UBC Theses and Dissertations

UBC Theses Logo

UBC Theses and Dissertations

Difficult displays : Holocaust representations in history museums in Hungary, Austria and Italy after 1990 Meyer, Birga Ulrike

Abstract

This study analyses how history museums in Austria, Hungary and Italy, represent the Holocaust. With close reference to debates about European Holocaust commemoration, it addresses how these exhibitions in countries closely related to Germany during the Holocaust construct the past as an object of knowledge/power. It also examines how the conceptualisation of historical agency assigns meaning and creates specific subject positions for the visitor. The research includes 21 different permanent exhibitions, established after 1989/1990, from which four, deemed representative, form the case studies. In Austria the author chose the Zeitgeschichte Museum in Ebensee, in Hungary the Holokauszt Emlékközpont in Budapest, and in Italy the Museo della Deportazione in Prato and the Museo Diffuso della Resistenza, della Deportazione, della Guerra, dei Diritti e della Libertà in Turin.

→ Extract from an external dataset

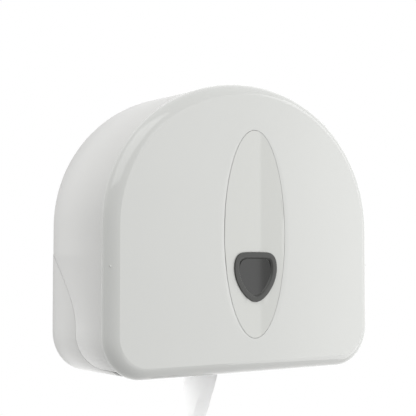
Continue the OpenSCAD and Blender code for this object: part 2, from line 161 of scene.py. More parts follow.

Within the case studies Birga U. Meyer analyses how prisoner uniforms, perpetrator photographs, objects from concentration camps, and (video-) testimonies of survivors are displayed. The method is a discourse analysis following Michel Foucault, applied to museum exhibitions by Mieke Bal. Daniel Levy’s and Natan Sznaider’s view that global, national and regional discourse formations form new, hybrid narratives provides the theoretical framework. The findings suggest that three worldwide approaches to the Holocaust structure the exhibitions: the division of the Holocaust into four stages; an emphasis on perpetrator history; and an attempted pluralisation of the victim groups. These structuring elements are explained via national narratives, which exemplify, change, adapt or supplement the worldwide components. Regional discourses are less decisive and European discourse formations not yet influential to the museum representations. The mode of representation draws in each case on an aesthetics understood as the adequate representation of the Holocaust in that national context. What the exhibitions have in common is an authoritative presentation of one historical truth and an illustrative, functional use of primary sources. Historical agency – the forces/actors responsible for historical developments – is assigned to different agents: developments within society; the perpetrators; the victims; or everyone. It is this that distinguishes the different exhibitions from one another: and in result the meaning given to the Holocaust and subject positions offered differ.